Environmental gradients shape community composition, energy pathways, and trophic dynamics in a coastal Arctic food web

Natalie Vachon, Lucassie Arragutainaq, Joel Heath, Paloma C Carvalho, Steven H Ferguson, Kimberly L Howland, Kelsey F Johnson, Tatiana Meta, CJ Mundy, Sarah Rauf, Abby De Los Rios, Bruno Rosenberg, Tyson Scott, Kallie S Strong, Cortney A Watt, Colin Garroway, David J Yurkowski

A central question in ecology is how environmental heterogeneity structures community composition and trophic organization, and whether changes in physical conditions alter energy pathways without changing overall network connectivity. Arctic food webs have generally been quantified at broader spatial scales which must average spatial heterogeneity, limiting the ability to quantify asymmetric ecosystem responses to climate- and anthropogenic-driven change at local scales. Resolving entire food webs at finer spatial scales is therefore essential to identify mechanisms linking environmental gradients to community, composition, energy flow and trophic structure.

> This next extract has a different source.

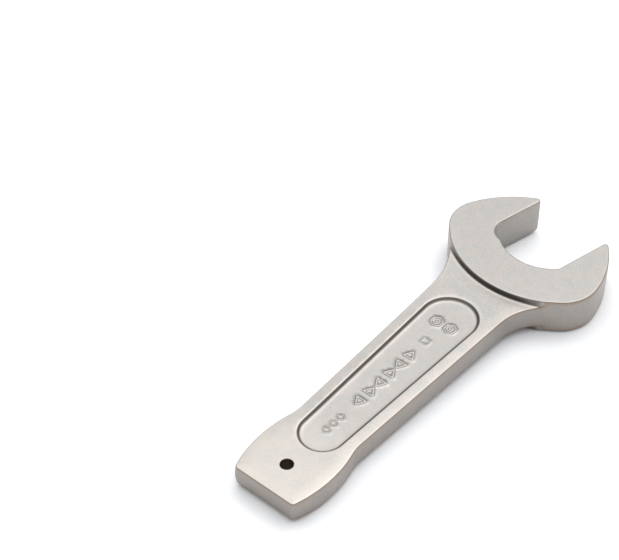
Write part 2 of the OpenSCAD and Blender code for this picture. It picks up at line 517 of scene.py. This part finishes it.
# %% Scatter the points
border = outline.p - outline.mitre * (lean_in + upper_r)[:, None]
HOLE_EDGE = 0.45
FOLDED = 0.04
GRID, GRID_ROW = 1.9, 0.866
hole_border = hole.p + hole.out * HOLE_EDGE

kept, cells = [], {}


def keep(points, apart):
    """Adds each point that has no neighbour nearer than apart."""
    for q in points:
        cx, cy = int(q[0] // 1), int(q[1] // 1)
        reach = math.ceil(apart)
        crowd = (kept[k] for i in range(-reach, reach + 1) for j in range(-reach, reach + 1)
                 for k in cells.get((cx + i, cy + j), ()))
        if all((q[0] - r[0]) ** 2 + (q[1] - r[1]) ** 2 >= apart * apart for r in crowd):
            cells.setdefault((cx, cy), []).append(len(kept))
            kept.append((q[0], q[1]))


def within(points, margin):
    i, d = outline.near(points)
    clear = d > lean_in[i] + upper_r[i] + margin
    return points[clear & (np.hypot(*(points - hole_at).T) > HOLE_R + HOLE_EDGE + margin)]


def rows(path, offsets, apart, margin=0.25):
    """Rows of points beside a path, without those where a row folds over itself."""
    for offset in offsets:
        q = path.p - path.out * offset
        q = q[np.abs(np.abs(path.near(q)[1]) - abs(offset)) < FOLDED]
        keep(within(q, margin), apart)


keep(border, apart=0)
keep(hole_border, apart=0)
border_count = len(kept)
rows(head, [-s for s, _ in step_gauge], apart=0.085, margin=0.12)
rows(recess, [s for s, _ in recess_gauge], apart=0.2)
for path, half, _ in marks:
    sides = [k * (half + e) for k in (-1, 1) for e in (-MARK_SLOPE / 2, 0, MARK_SLOPE / 2)]
    rows(path, [0] + sides, apart=0.16)
rows(outline, [1.25, 1.75, 2.4, 3.2, 4.2, 5.4], apart=0.45)
rows(hole, [-0.9, -1.5, -2.3], apart=0.4)
lo, hi = outline.p.min(0), outline.p.max(0)
grid = np.array([(x + (GRID / 2) * (j % 2), y)
                 for j, y in enumerate(np.arange(lo[1], hi[1], GRID * GRID_ROW))
                 for x in np.arange(lo[0], hi[0], GRID)])
keep(within(grid, margin=0.4), apart=1.0)
print(len(kept), "points in plan,", border_count, "of them on the borders")

# %% [markdown]
# ## Join the points, and lift them
#
# A constrained Delaunay triangulation joins the points into triangles as even as they can be, and
# keeps the two borders as edges. It makes none across the jaw's mouth, and those that would close the
# hole, with all three corners on its edge, are left out. Then each point is lifted to its height. The
# underside's height is stored beside it for later.

# %% Triangulate
ONLY_INSIDE, SAME_PLACE = 1, 1e-6
n_out, n_hole = len(border), len(hole_border)
fence = [(i, (i + 1) % n_out) for i in range(n_out)]
fence += [(n_out + i, n_out + (i + 1) % n_hole) for i in range(n_hole)]
points = [Vector(q) for q in kept]
joined = geometry.delaunay_2d_cdt(points, fence, [], ONLY_INSIDE, SAME_PLACE)
flat, _, triangles, came_from, _, _ = joined
flat = np.array([tuple(v) for v in flat])
triangles = np.array(triangles)
edge_of = np.array([min([k for k in ids if k < border_count], default=-1) for ids in came_from])
triangles = triangles[~(edge_of[triangles] >= n_out).all(1)]
print(len(triangles), "triangles in the sheet")

i, from_edge = outline.near(flat)
from_edge = np.maximum(from_edge - lean_in[i], 0)
from_hole = np.maximum(np.hypot(*(flat - hole_at).T) - HOLE_R, 0)
hole_drop = rounding(from_hole, HOLE_EDGE)
upper_z = height(flat) - np.maximum(rounding(from_edge, upper_r[i]), hole_drop)
lower_z = height(flat, False) - np.maximum(rounding(from_edge, lower_r[i]), hole_drop)
# Painted shade and painted highlight for each point of the sheet.
painted_shade_at, painted_highlight_at = tone(flat)

# %% Lift the sheet into a mesh
bm = bmesh.new()
under = bm.verts.layers.float.new("under")
# The painted shade and the painted highlight ride on the points into the finish.
painted_shade = bm.verts.layers.float.new("painted_shade")
painted_highlight = bm.verts.layers.float.new("painted_highlight")
tan = bm.verts.layers.float.new("tan")
place = bm.verts.layers.int.new("place")
used = np.zeros(len(flat), bool)
used[triangles.ravel()] = True
verts = [None] * len(flat)
for k in np.flatnonzero(used):
    v = bm.verts.new((flat[k, 0], flat[k, 1], upper_z[k]))
    v[under] = lower_z[k]
    v[painted_shade] = painted_shade_at[k]
    v[painted_highlight] = painted_highlight_at[k]
    v[place] = edge_of[k]
    verts[k] = v
for a, b, c in triangles:
    bm.faces.new((verts[a], verts[b], verts[c]))
rim_edges = [e for e in bm.edges if e.is_boundary]
print("border edges", len(rim_edges), "should be", n_out + n_hole)

# %% [markdown]
# ## Edge and wall, drawn out ring by ring
#
# The border is extruded outwards and down in rings. The first few turn round the edge's radius, and
# the rest run down the wall to the parting plane, swelling outwards by the wall's lean. Each ring is
# one `extrude_edge_only`, and its new points are put where the edge sizes say. The painted highlight
# fades from one ring to the next, and fast on the wall, and the rings get no painted shade. The
# rounded edge is tan, the wall below it only a little, and the machined jaw less still.

# %% Extrude the rings
TURN_STEPS = 5
WALL_STEPS = (0.2, 0.45, 0.72, 1.0)
# How much of the painted highlight the rounded edge and the wall keep at each ring.
ROUND_HIGHLIGHT, WALL_HIGHLIGHT = 0.8, 0.2
JAW_TAN, WALL_TAN = 0.3, 0.2
hole_up = height(hole.p)
rings = []
for s in range(1, TURN_STEPS + 1):
    phi = math.pi / 2 * (1 - s / TURN_STEPS)
    d = upper_r * (1 - math.cos(phi))
    xy = outline.p - outline.mitre * (lean_in + d)[:, None]
    dh = HOLE_EDGE * (1 - math.cos(phi))
    rings.append((np.r_[xy, hole.p + hole.out * dh],
                  np.r_[height(xy) - rounding(d, upper_r), hole_up - rounding(dh, HOLE_EDGE)],
                  np.r_[height(xy, False) - rounding(d, lower_r), hole_up - rounding(dh, HOLE_EDGE)]))
last_xy, last_up, last_down = rings[-1]
for t in WALL_STEPS:
    out = np.r_[lean_in * math.sin(t * math.pi / 2), np.zeros(n_hole)]
    normals = np.r_[outline.mitre, hole.mitre]
    rings.append((last_xy + normals * out[:, None], last_up * (1 - t), last_down * (1 - t)))

edges = rim_edges
for ring_number, (xy, up_z, down_z) in enumerate(rings, 1):
    on_wall = ring_number > TURN_STEPS
    new = bmesh.ops.extrude_edge_only(bm, edges=edges)["geom"]
    edges = [g for g in new if isinstance(g, bmesh.types.BMEdge) and g.is_boundary]
    for v in (g for g in new if isinstance(g, bmesh.types.BMVert)):
        k = v[place]
        v.co = (xy[k, 0], xy[k, 1], up_z[k])
        v[under] = down_z[k]
        # No painted shade on the rings; the painted highlight fades ring by ring.
        v[painted_shade] = 0
        v[painted_highlight] *= WALL_HIGHLIGHT if on_wall else ROUND_HIGHLIGHT
        v[tan] = (JAW_TAN if k < n_out and jaw[k] else 1) * (WALL_TAN if on_wall else 1)
print("half the forging has", len(bm.verts), "points")

# %% [markdown]
# ## The other half
#
# `mirror` copies the half through the parting plane and welds the two along it. The copy then takes
# the heights that were stored for the underside: no marks, and rounder edges.

# %% Mirror, weld and turn the faces outwards
ON_PLANE = 0.0005
everything = bm.verts[:] + bm.edges[:] + bm.faces[:]
bmesh.ops.mirror(bm, geom=everything, matrix=Matrix.Identity(4), merge_dist=ON_PLANE, axis="Z")
for v in bm.verts:
    if v.co.z < -ON_PLANE:
        v.co.z = -v[under]
bmesh.ops.scale(bm, vec=(MM, MM, MM), verts=bm.verts)
bmesh.ops.recalc_face_normals(bm, faces=bm.faces[:])
open_edges = sum(1 for e in bm.edges if not e.is_manifold)
volume = bm.calc_volume(signed=True) / MM ** 3
print(open_edges, "open edges,", round(volume), "cubic mm,", len(bm.faces), "faces")

wrench_mesh = bpy.data.meshes.new("wrench")
bm.to_mesh(wrench_mesh)
bm.free()
wrench_mesh.polygons.foreach_set("use_smooth", [True] * len(wrench_mesh.polygons))
wrench = bpy.data.objects.new("wrench", wrench_mesh)
bpy.context.scene.collection.objects.link(wrench)

# %% [markdown]
# ## Blasted steel
#
# Beads leave the steel covered in tiny dimples, so it is bright but never mirror-like. The finish is
# a metal with a middling roughness. Noise at 0.4 mm bends the light as the dimples do, noise at
# 0.7 mm gives the colour its grain, and two slower noises shift the colour and the roughness a
# little, as handling does. Over that come the three amounts that were kept on the points: painted
# shade on the step, the recess wall and the marks' sides, painted highlights on the edges, the
# step's foot, the recess lips and the tail, and tan along the edges.

# %% The steel
steel = bpy.data.materials.new("blasted steel")
steel.use_nodes = True
nodes, links = steel.node_tree.nodes, steel.node_tree.links
skin = nodes["Principled BSDF"]
skin.inputs["Metallic"].default_value = 1.0
where = nodes.new("ShaderNodeTexCoord")


def noise(scale, detail, rough=0.5):
    n = nodes.new("ShaderNodeTexNoise")
    n.inputs["Scale"].default_value = scale
    n.inputs["Detail"].default_value = detail
    n.inputs["Roughness"].default_value = rough
    links.new(where.outputs["Object"], n.inputs["Vector"])
    return n


def ramp(source, stops):
    r = nodes.new("ShaderNodeValToRGB")
    links.new(source, r.inputs["Fac"])
    r.color_ramp.elements[0].position, r.color_ramp.elements[0].color = stops[0][0], (*stops[0][1], 1)
    r.color_ramp.elements[1].position, r.color_ramp.elements[1].color = stops[1][0], (*stops[1][1], 1)
    return r


def mix(blend, amount, first, second):
    m = nodes.new("ShaderNodeMix")
    m.data_type = "RGBA"
    m.blend_type = blend
    for socket, value in (("Factor", amount), ("A", first), ("B", second)):
        target = next(i for i in m.inputs if i.name == socket and i.enabled)
        if isinstance(value, bpy.types.NodeSocket):
            links.new(value, target)
        else:
            target.default_value = value
    return next(o for o in m.outputs if o.enabled)


def amount_of(attribute, strength):
    a = nodes.new("ShaderNodeAttribute")
    a.attribute_name = attribute
    m = nodes.new("ShaderNodeMath")
    m.operation = "MULTIPLY"
    m.inputs[1].default_value = strength
    links.new(a.outputs["Fac"], m.inputs[0])
    return m.outputs["Value"]


cloud = noise(190, 3)
base = ramp(cloud.outputs["Fac"], [(0.35, (0.335, 0.328, 0.312)), (0.65, (0.368, 0.338, 0.315))])
grain = ramp(noise(1500, 2, 0.7).outputs["Fac"], [(0.3, (0.86, 0.86, 0.86)), (0.7, (1.12, 1.12, 1.12))])
blasted = mix("MULTIPLY", 1.0, base.outputs["Color"], grain.outputs["Color"])
# Painted shade: a near-black colour mixed in where the points carry it.
with_painted_shade = mix("MIX", amount_of("painted_shade", 0.8), blasted, (0.075, 0.060, 0.052, 1))
# Painted highlight: a light colour mixed in where the points carry it.
with_painted_highlight = mix("MIX", amount_of("painted_highlight", 0.5), with_painted_shade, (0.52, 0.475, 0.43, 1))
edged = mix("MIX", amount_of("tan", 0.72), with_painted_highlight, (0.30, 0.225, 0.165, 1))
links.new(edged, skin.inputs["Base Color"])
wear = ramp(noise(90, 4, 0.6).outputs["Fac"], [(0.3, (0.34, 0.34, 0.34)), (0.75, (0.42, 0.42, 0.42))])
links.new(wear.outputs["Color"], skin.inputs["Roughness"])
dimples = noise(2600, 2, 0.6)
bump = nodes.new("ShaderNodeBump")
bump.inputs["Strength"].default_value = 0.35
bump.inputs["Distance"].default_value = 0.00006
links.new(dimples.outputs["Fac"], bump.inputs["Height"])
links.new(bump.outputs["Normal"], skin.inputs["Normal"])
wrench_mesh.materials.append(steel)
print("steel made of", len(nodes), "nodes")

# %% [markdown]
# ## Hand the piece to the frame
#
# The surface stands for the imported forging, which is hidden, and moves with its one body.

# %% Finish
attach(wrench, "root")
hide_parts("wrench_forging")

import json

Here, we use Qikiqtait, Nunavut, Canada to characterize a coastal Arctic marine food web by integrating biotracers, DNA metabarcoding, community metrics, and network analysis across >110 species and >1200 samples, from invertebrates to marine mammals. We identified consistent north–south gradients in temperature, salinity, and primary production, with warmer, fresher, phytoplankton-dominated waters in the south and colder, more saline conditions in the north. These gradients were reflected consistently across community composition and trophic dynamics. Northern food webs exhibited higher fish species richness and stronger reliance on ice-derived carbon. Southern food webs were dominated by brittle stars and Arctic cod (Boreogadus saida), with greater pelagic contributions to energy pathways. Spatial differences in trophic position were most pronounced among sessile invertebrates, echinoderms, and decapods, reflecting shifts in trophic roles. Although overall food web connectance was similar across regions, species mediating energy flow north of the islands were benthic, whereas both benthic and pelagic species were central in the south. These results demonstrate that fine-scale environmental heterogeneity can reorganize energy pathways and trophic roles without altering overall network structure. In the rapidly warming Arctic, where sea ice loss and altered hydrology are increasing spatial heterogeneity, such localized responses are likely to generate asymmetric ecosystem change. By resolving food web structure in detail at one location, this study provides mechanistic insight into how climate- and anthropogenic-driven change may propagate through Arctic marine ecosystems and informs broader predictions of ecosystem reorganization.